> Task data
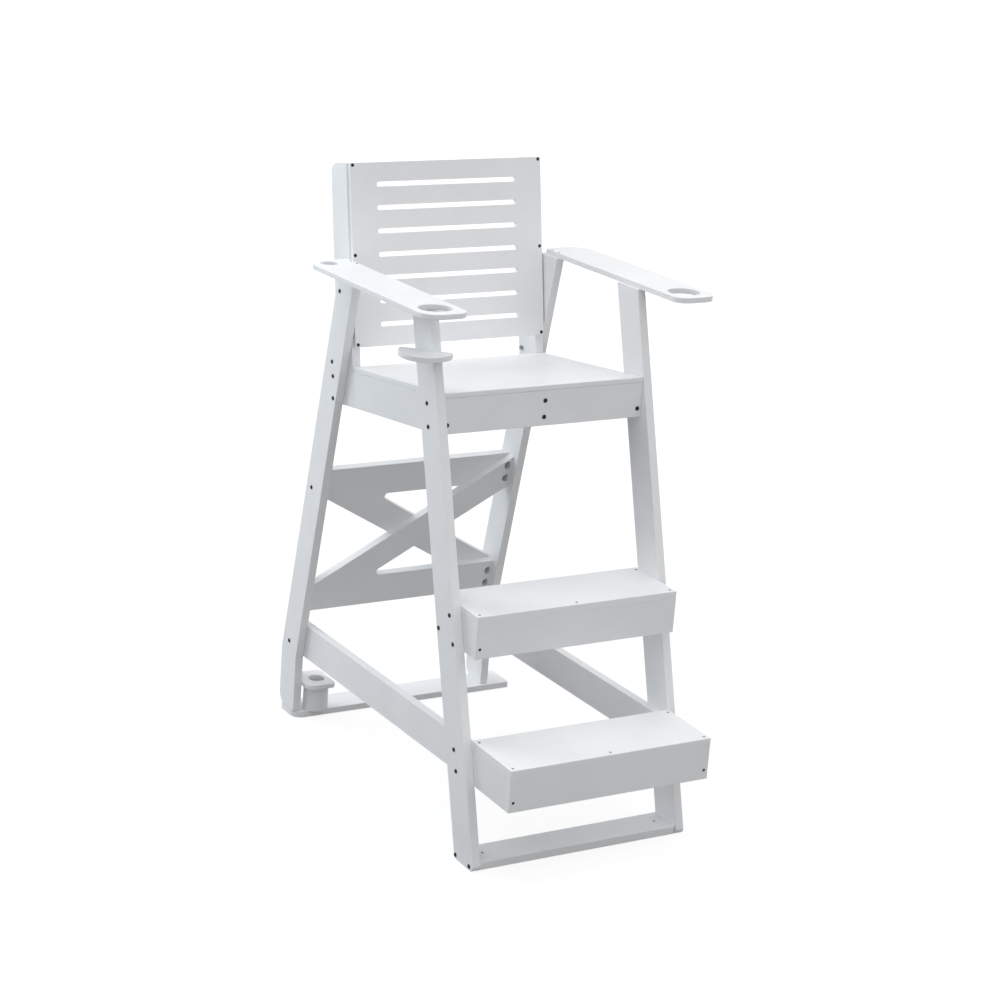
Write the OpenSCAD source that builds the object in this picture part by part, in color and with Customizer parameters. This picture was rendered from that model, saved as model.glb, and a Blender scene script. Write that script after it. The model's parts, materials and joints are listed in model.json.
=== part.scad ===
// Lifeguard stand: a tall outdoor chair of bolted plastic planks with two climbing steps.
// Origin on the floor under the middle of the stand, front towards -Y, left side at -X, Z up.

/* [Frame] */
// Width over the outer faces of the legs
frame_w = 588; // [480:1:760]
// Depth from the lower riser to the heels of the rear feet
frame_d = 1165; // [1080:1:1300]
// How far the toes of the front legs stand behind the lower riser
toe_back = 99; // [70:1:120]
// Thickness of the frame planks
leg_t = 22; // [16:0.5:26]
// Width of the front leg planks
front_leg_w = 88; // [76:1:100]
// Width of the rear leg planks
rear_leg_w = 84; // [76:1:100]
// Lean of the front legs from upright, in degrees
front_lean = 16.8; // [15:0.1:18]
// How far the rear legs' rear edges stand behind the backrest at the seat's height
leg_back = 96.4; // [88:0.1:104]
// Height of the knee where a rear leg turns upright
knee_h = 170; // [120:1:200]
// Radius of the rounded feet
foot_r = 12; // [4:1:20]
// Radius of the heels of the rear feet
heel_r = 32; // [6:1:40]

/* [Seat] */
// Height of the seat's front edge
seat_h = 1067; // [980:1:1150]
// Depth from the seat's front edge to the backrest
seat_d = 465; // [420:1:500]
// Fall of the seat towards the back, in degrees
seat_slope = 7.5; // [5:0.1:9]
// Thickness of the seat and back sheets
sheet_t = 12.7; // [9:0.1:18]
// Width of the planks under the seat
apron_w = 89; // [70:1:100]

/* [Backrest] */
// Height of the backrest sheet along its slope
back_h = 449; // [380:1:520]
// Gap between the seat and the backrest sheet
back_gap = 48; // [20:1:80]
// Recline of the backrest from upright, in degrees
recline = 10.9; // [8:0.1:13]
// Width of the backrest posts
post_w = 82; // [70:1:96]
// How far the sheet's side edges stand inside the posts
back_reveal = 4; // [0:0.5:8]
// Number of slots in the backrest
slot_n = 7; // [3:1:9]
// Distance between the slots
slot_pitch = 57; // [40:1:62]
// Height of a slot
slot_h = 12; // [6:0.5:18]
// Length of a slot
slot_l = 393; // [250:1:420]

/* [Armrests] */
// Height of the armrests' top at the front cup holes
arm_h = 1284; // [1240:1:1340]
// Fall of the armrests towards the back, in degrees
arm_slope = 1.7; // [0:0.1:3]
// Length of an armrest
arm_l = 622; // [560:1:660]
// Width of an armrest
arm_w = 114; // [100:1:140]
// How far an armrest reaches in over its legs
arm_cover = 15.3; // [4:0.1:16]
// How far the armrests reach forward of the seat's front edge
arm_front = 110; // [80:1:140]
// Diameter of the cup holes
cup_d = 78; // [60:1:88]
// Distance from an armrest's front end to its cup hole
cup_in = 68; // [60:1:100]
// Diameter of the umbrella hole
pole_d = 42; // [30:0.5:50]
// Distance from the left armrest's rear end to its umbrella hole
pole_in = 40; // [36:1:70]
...
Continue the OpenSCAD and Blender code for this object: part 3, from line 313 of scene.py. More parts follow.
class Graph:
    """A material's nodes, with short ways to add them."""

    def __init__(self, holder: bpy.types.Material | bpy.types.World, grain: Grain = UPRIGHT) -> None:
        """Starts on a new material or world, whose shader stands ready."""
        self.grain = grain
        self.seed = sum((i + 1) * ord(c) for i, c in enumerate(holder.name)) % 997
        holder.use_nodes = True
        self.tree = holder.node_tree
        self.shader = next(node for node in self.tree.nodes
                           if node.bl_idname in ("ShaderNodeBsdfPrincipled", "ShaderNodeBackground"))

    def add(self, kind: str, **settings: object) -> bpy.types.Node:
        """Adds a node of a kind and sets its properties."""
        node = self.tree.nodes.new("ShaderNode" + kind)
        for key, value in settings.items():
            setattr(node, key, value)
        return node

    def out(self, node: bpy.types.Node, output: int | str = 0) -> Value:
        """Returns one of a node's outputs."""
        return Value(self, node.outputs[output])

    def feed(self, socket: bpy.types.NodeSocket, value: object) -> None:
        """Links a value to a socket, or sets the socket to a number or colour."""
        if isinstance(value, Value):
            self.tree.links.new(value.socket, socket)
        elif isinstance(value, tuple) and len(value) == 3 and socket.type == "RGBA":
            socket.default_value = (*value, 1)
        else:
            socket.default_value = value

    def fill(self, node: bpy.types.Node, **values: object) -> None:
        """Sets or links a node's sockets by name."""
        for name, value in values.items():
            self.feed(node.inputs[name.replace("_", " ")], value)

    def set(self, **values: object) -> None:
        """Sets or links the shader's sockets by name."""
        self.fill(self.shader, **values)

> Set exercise
Write the lines again exactly, beginning at the line that has "Write the OpenSCAD" and stopping after the line that has "at -X, Z up."; include no other lines.

> Solution for this exercise
Write the OpenSCAD source that builds the object in this picture part by part, in color and with Customizer parameters. This picture was rendered from that model, saved as model.glb, and a Blender scene script. Write that script after it. The model's parts, materials and joints are listed in model.json.
=== part.scad ===
// Lifeguard stand: a tall outdoor chair of bolted plastic planks with two climbing steps.
// Origin on the floor under the middle of the stand, front towards -Y, left side at -X, Z up.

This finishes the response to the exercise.